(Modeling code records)

════════════════

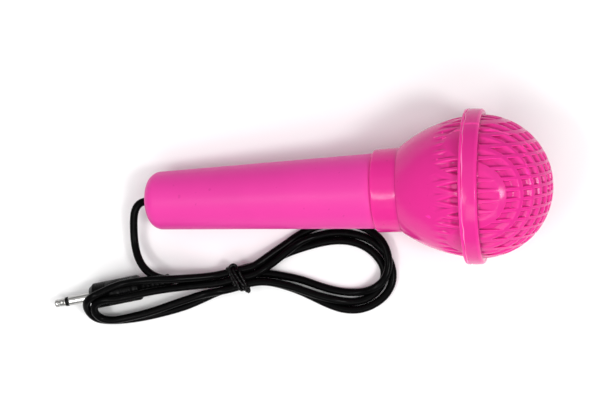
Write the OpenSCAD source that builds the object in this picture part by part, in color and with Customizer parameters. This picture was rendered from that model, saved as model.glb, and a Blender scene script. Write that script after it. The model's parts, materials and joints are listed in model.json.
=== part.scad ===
// Toy karaoke microphone lying on its flange and the rear end of its handle.
// +X points to the ball end, +Z up, origin under the middle of the microphone.

/* [Handle] */
// Length of the handle that shows behind the neck
handle_len = 84.5; // [70:0.5:100]
// Diameter of the handle at its rear end
handle_rear_d = 21; // [18:0.5:23]
// Diameter of the handle where it meets the neck
handle_front_d = 26.6; // [25:0.1:27]
// Radius of the rounded rear edge
handle_edge_r = 4.8; // [3:0.1:5.5]
// Wall thickness of the handle
handle_wall = 2; // [1.5:0.1:2.5]

/* [Rear bowl] */
// Diameter of the neck at the handle
neck_rear_d = 29.2; // [28.8:0.1:30]
// Diameter of the neck at the bowl
neck_front_d = 29.7; // [29:0.1:30.5]
// Length of the neck
neck_len = 9.5; // [9:0.5:12]
// Diameter at the crease between neck and bowl
crease_d = 30.7; // [30.5:0.1:31.5]
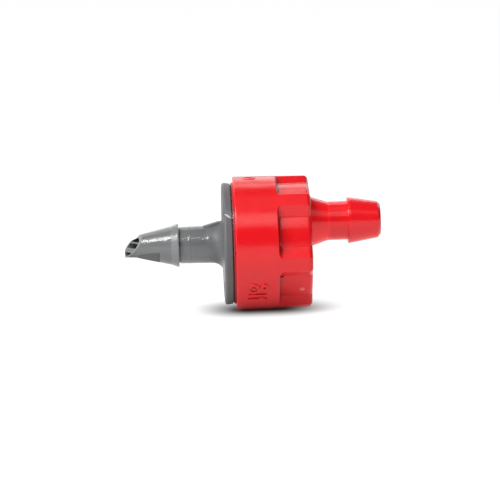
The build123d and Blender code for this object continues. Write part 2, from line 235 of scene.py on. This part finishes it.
def near_mask(nt, centre, keep, radius, soft):
    """1 within a radius (metres) of a point, or of an axis through it, in object space."""
    co = add(nt, "ShaderNodeTexCoord")
    off = add(nt, "ShaderNodeVectorMath")
    off.operation = "SUBTRACT"
    nt.links.new(co.outputs["Object"], off.inputs[0])
    off.inputs[1].default_value = centre
    flat = add(nt, "ShaderNodeVectorMath")
    flat.operation = "MULTIPLY"
    nt.links.new(off.outputs[0], flat.inputs[0])
    flat.inputs[1].default_value = keep
    dist = add(nt, "ShaderNodeVectorMath")
    dist.operation = "LENGTH"
    nt.links.new(flat.outputs[0], dist.inputs[0])
    m = add(nt, "ShaderNodeMapRange")
    m.inputs["From Min"].default_value = radius + soft
    m.inputs["From Max"].default_value = radius
    nt.links.new(dist.outputs["Value"], m.inputs["Value"])
    return m.outputs["Result"]


# the root and the flange come from a duller part of the tool
root_mask = object_mask(grey_nt, (1.0, 0.0, 0.0), -0.0016, -1.0, 1.0, soft=0.0006)
blend_in(grey_nt, grey_bsdf, root_mask, None, 0.52)


def both(nt, a, b):
    """Product of two masks."""
    m = add(nt, "ShaderNodeMath")
    m.operation = "MULTIPLY"
    nt.links.new(a, m.inputs[0])
    nt.links.new(b, m.inputs[1])
    return m.outputs[0]


# painted light: the underside of the stem and the hollow of its root are painted paler as a reflection of the floor,
# and the barb's last band is painted paler as a highlight
stem_underside_painted_light = object_mask(grey_nt, (0.0, -0.45, -0.89), 0.0018, -0.0046, -0.0016, soft=0.0007)
blend_in(grey_nt, grey_bsdf, stem_underside_painted_light, (0.180, 0.183, 0.186, 1), 0.25)
root_hollow_painted_reflection = both(
    grey_nt,
    object_mask(grey_nt, (0.0, -0.35, -0.93), 0.0030, -0.0003, 0.01, soft=0.0008),
    near_mask(grey_nt, (0.0, 0.0, 0.0), (0.0, 1.0, 1.0), 0.0044, 0.0006),
)
blend_in(grey_nt, grey_bsdf, root_hollow_painted_reflection, (0.27, 0.273, 0.276, 1), 0.40)
crest_band_painted_highlight = object_mask(grey_nt, (-1.0, 0.0, 0.0), 0.00514, -0.00602, 1.0, soft=0.00004)
blend_in(grey_nt, grey_bsdf, crest_band_painted_highlight, (0.190, 0.193, 0.196, 1), 0.17)
# painted shade: inside the inlet's bore, behind the cut, the plastic is painted darker
bore = near_mask(grey_nt, (0.0, 0.0, 0.0), (0.0, 1.0, 1.0), 0.00101, 0.00003)
behind_cut = object_mask(grey_nt, (0.7695, 0.3664, -0.5232), -0.00809, -1.0, 1.0, soft=0.00008)
bore_painted_shade = add(grey_nt, "ShaderNodeMath")
bore_painted_shade.operation = "MULTIPLY"
grey_nt.links.new(bore, bore_painted_shade.inputs[0])
grey_nt.links.new(behind_cut, bore_painted_shade.inputs[1])
blend_in(grey_nt, grey_bsdf, bore_painted_shade.outputs[0], (0.022, 0.022, 0.023, 1), 0.5)
# painted highlight: the gate vestige is painted paler where its dome catches light; painted shade: the pit in the
# pocket's corner is painted dark
gate_a = math.radians(228.0)
gate_painted_highlight = near_mask(
    red_nt, (0.00878, 0.00668 * math.cos(gate_a), 0.00668 * math.sin(gate_a)), (1.0, 1.0, 1.0), 0.00029, 0.00006
)
blend_in(red_nt, red_bsdf, gate_painted_highlight, (0.92, 0.16, 0.15, 1), 0.25)
pit_a = math.radians(209.4)
pit_painted_shade = near_mask(
    red_nt, (0.00648, 0.00682 * math.cos(pit_a), 0.00682 * math.sin(pit_a)), (1.0, 1.0, 1.0), 0.00020, 0.00006
)
blend_in(red_nt, red_bsdf, pit_painted_shade, (0.10, 0.004, 0.006, 1), 0.6)
# painted shadow: darker in the corner between the ring and the pockets' floors, where the ring's edge shades them
corner_painted_shadow = both(
    red_nt,
    object_mask(red_nt, (1.0, 0.0, 0.0), 0.0060, -1.0, 0.00626, soft=0.00030),
    near_mask(red_nt, (0.0, 0.0, 0.0), (0.0, 1.0, 1.0), 0.00720, 0.00015),
)
blend_in(red_nt, red_bsdf, corner_painted_shadow, (0.30, 0.003, 0.005, 1), 0.35)
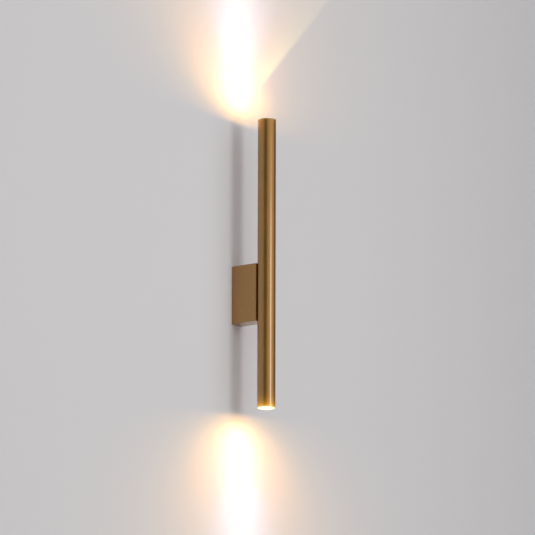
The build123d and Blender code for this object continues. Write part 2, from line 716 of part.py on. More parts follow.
# ---------------------------------------------------------------- the lamp in each end of the tube
for name, end in ends.items():
    section = half_section(end)
    axis = Axis(end.origin, end.z_dir)

    with BuildPart() as diffuser:
        with BuildSketch(section):
            with BuildLine():
                Polyline(
                    (0, diffuser_recess),
                    (module_radius, diffuser_recess),
                    (module_radius, lens_front),
                    (module_radius - diffuser_skirt_wall, lens_front),
                    (module_radius - diffuser_skirt_wall, diffuser_recess + diffuser_thickness),
                    (0, diffuser_recess + diffuser_thickness),
                    close=True,
                )
            make_face()
        revolve(axis=axis)
    diffuser.part.label = f"{name}_diffuser"
    export_step(diffuser.part, f"parts/{name}_diffuser.step")

    with BuildPart() as lens:
        with BuildSketch(section):
            with BuildLine():
                Polyline(
                    (0, lens_front),
                    (module_radius - lens_flange_inset, lens_front),
                    (module_radius - lens_flange_inset, holder_front),
                    (lens_radius, holder_front),
                    (lens_pocket_radius + lens_pocket_wall, lens_back),
                    (lens_pocket_radius, lens_back),
                    (lens_pocket_radius, lens_back - lens_pocket_radius),
                    (0, lens_back - lens_pocket_radius),
                    close=True,
                )
            make_face()
        revolve(axis=axis)
    lens.part.label = f"{name}_lens"
    export_step(lens.part, f"parts/{name}_lens.step")

    with BuildPart() as lens_holder:
        with BuildSketch(section):
            with BuildLine():
                Polyline(
                    (lens_radius + lens_clearance, holder_front),
                    (module_radius, holder_front),
                    (module_radius, board_front),
                    (holder_opening, board_front),
                    close=True,
                )
            make_face()
        revolve(axis=axis)
        # wells for the heads of the board's screws
        with BuildSketch(end.offset(board_front)):
            with Locations(*board_screw_places):
                Circle(board_screw_head / 2 + hole_fit)
        extrude(amount=-board_screw_head_height - head_clearance, mode=Mode.SUBTRACT)
    lens_holder.part.label = f"{name}_lens_holder"
    export_step(lens_holder.part, f"parts/{name}_lens_holder.step")

    with BuildPart() as led_emitter:
        with BuildSketch(end.offset(board_front)):
            Rectangle(emitter_side, emitter_side)
        extrude(amount=-emitter_base)
        with Locations(end.offset(board_front - emitter_base)):
            Sphere(
                emitter_dome_radius,
                arc_size2=0,
                align=(Align.CENTER, Align.CENTER, Align.MAX),
            )
    led_emitter.part.label = f"{name}_led_emitter"
    export_step(led_emitter.part, f"parts/{name}_led_emitter.step")

    with BuildPart() as led_board:
        with BuildSketch(end.offset(board_front)):
            Circle(board_radius)
            with Locations(*board_screw_places):
                Circle(board_screw_diameter / 2 + hole_fit, mode=Mode.SUBTRACT)
            with Locations(*lead_places):
                Circle(lead_hole_radius, mode=Mode.SUBTRACT)
        extrude(amount=board_thickness)
    led_board.part.label = f"{name}_led_board"
    export_step(led_board.part, f"parts/{name}_led_board.step")

    with BuildPart() as led_board_screws:
        for x, y in board_screw_places:
            seat = (end.offset(board_front) * Location((x, y, 0))).position
            add_screw(
                Plane(seat, x_dir=end.x_dir, z_dir=-end.z_dir),
                board_screw_head,
                board_screw_head_height,
                board_screw_diameter,
                board_screw_length,
            )
    led_board_screws.part.label = f"{name}_led_board_screws"
    export_step(led_board_screws.part, f"parts/{name}_led_board_screws.step")

    with BuildPart() as thermal_pad:
        with BuildSketch(end.offset(board_back)):
            Circle(board_radius)
            with Locations(*board_screw_places):
                Circle(board_screw_diameter / 2 + hole_fit, mode=Mode.SUBTRACT)
            with Locations(*lead_places):
                Circle(lead_hole_radius, mode=Mode.SUBTRACT)
        extrude(amount=thermal_pad_thickness)
    thermal_pad.part.label = f"{name}_thermal_pad"
    export_step(thermal_pad.part, f"parts/{name}_thermal_pad.step")

    with BuildPart() as heat_sink:
        with BuildSketch(end.offset(sink_front)):
            Circle(module_radius)
            with Locations(*lead_places):
                Circle(lead_hole_radius, mode=Mode.SUBTRACT)
        extrude(amount=sink_length)
        with BuildSketch(end.offset(sink_front)):
            with Locations(*board_screw_places):
                Circle(board_screw_diameter / 2 + thread_fit)
        extrude(amount=board_screw_length, mode=Mode.SUBTRACT)
        # grooves round the slug, with a plain land in the middle for its screw
        for number in range(grooves_each_side):
            for way in (1, -1):
                start = way * (middle_land / 2 + number * groove_pitch)
                with BuildSketch(end.offset(sink_middle + start)):
                    Circle(tube_radius)
                    Circle(module_radius - groove_depth, mode=Mode.SUBTRACT)
                extrude(amount=way * groove_width, mode=Mode.SUBTRACT)
        with Locations(sink_screw_seat(end)):
            Cylinder(
                sink_screw_diameter / 2 + thread_fit,
                sink_screw_length,
                align=(Align.CENTER, Align.CENTER, Align.MAX),
                mode=Mode.SUBTRACT,
            )
    heat_sink.part.label = f"{name}_heat_sink"
    export_step(heat_sink.part, f"parts/{name}_heat_sink.step")

    with BuildPart() as heat_sink_screw:
        seat = sink_screw_seat(end)
        with Locations(seat):
            Cone(
                sink_screw_diameter / 2,
                sink_screw_head / 2,
                (sink_screw_head - sink_screw_diameter) / 2,
                align=(Align.CENTER, Align.CENTER, Align.MAX),
            )
            Cylinder(
                sink_screw_diameter / 2,
                sink_screw_length - hole_fit,
                align=(Align.CENTER, Align.CENTER, Align.MAX),
            )
        cut_socket(seat, sink_screw_diameter / 2, sink_screw_recess + tube_wall / 2)
    heat_sink_screw.part.label = f"{name}_heat_sink_screw"
    export_step(heat_sink_screw.part, f"parts/{name}_heat_sink_screw.step")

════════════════

* [Task to carry out] Give back the opening line of the records above and every line after it, up to and including the one with "of the microphone.", unchanged.

* [Completed exercise]
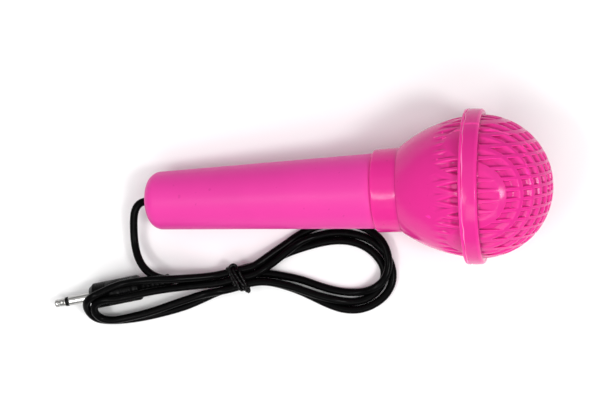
Write the OpenSCAD source that builds the object in this picture part by part, in color and with Customizer parameters. This picture was rendered from that model, saved as model.glb, and a Blender scene script. Write that script after it. The model's parts, materials and joints are listed in model.json.
=== part.scad ===
// Toy karaoke microphone lying on its flange and the rear end of its handle.
// +X points to the ball end, +Z up, origin under the middle of the microphone.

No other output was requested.